### SHORT TASK
Extract the data exactly, missing nothing.
___ SOURCE EXCERPT ___
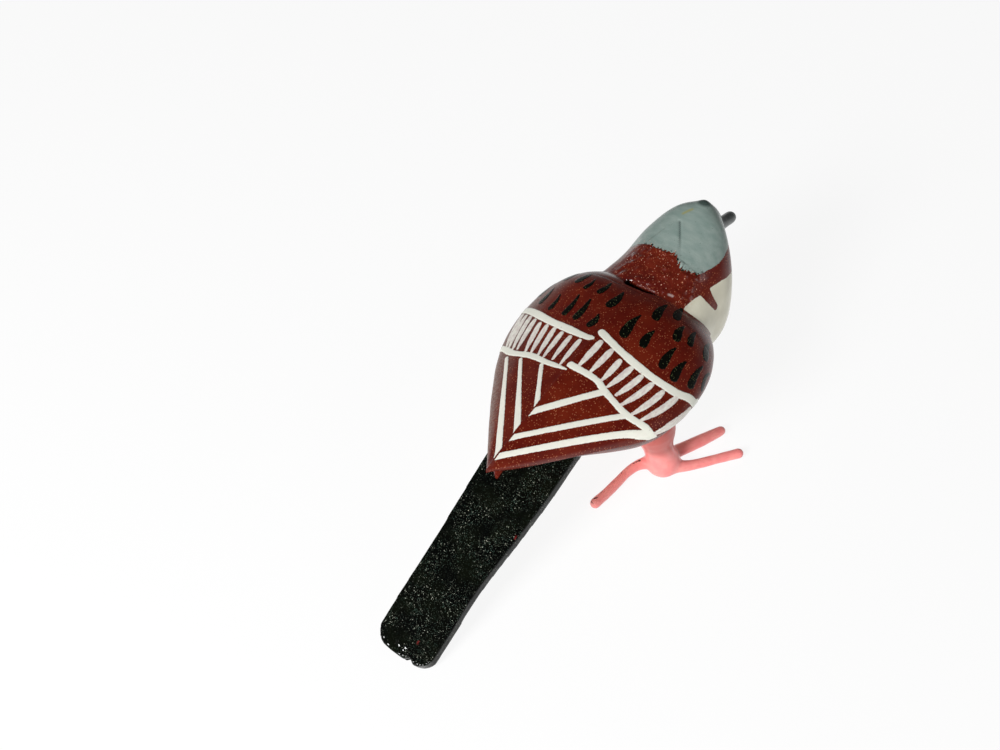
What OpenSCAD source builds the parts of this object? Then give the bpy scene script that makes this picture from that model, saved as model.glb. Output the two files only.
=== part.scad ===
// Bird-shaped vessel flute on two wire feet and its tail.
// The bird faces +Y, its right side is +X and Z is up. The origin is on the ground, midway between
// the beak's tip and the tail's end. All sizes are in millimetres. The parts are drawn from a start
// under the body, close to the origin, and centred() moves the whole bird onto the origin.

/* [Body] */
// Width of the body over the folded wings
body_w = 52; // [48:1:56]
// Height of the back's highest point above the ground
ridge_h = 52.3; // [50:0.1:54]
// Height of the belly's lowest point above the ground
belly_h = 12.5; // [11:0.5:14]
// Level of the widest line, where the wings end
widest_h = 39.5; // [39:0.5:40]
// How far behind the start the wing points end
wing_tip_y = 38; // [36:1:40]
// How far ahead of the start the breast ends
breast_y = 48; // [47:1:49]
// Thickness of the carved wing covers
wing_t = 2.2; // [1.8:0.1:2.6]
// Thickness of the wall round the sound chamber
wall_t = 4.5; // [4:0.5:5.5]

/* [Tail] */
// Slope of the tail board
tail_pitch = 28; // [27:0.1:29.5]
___
### RESPONSE FOR THIS EXERCISE
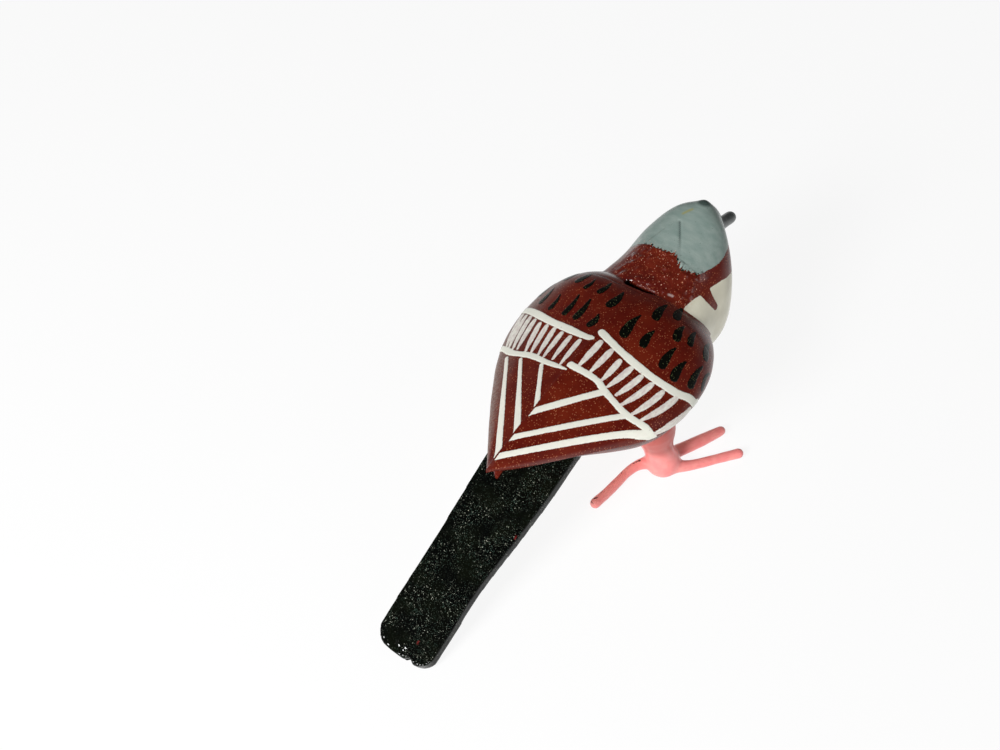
What OpenSCAD source builds the parts of this object? Then give the bpy scene script that makes this picture from that model, saved as model.glb. Output the two files only.
=== part.scad ===
// Bird-shaped vessel flute on two wire feet and its tail.
// The bird faces +Y, its right side is +X and Z is up. The origin is on the ground, midway between
// the beak's tip and the tail's end. All sizes are in millimetres. The parts are drawn from a start
// under the body, close to the origin, and centred() moves the whole bird onto the origin.

/* [Body] */
// Width of the body over the folded wings
body_w = 52; // [48:1:56]
// Height of the back's highest point above the ground
ridge_h = 52.3; // [50:0.1:54]
// Height of the belly's lowest point above the ground
belly_h = 12.5; // [11:0.5:14]
// Level of the widest line, where the wings end
widest_h = 39.5; // [39:0.5:40]
// How far behind the start the wing points end
wing_tip_y = 38; // [36:1:40]
// How far ahead of the start the breast ends
breast_y = 48; // [47:1:49]
// Thickness of the carved wing covers
wing_t = 2.2; // [1.8:0.1:2.6]
// Thickness of the wall round the sound chamber
wall_t = 4.5; // [4:0.5:5.5]

/* [Tail] */
// Slope of the tail board
tail_pitch = 28; // [27:0.1:29.5]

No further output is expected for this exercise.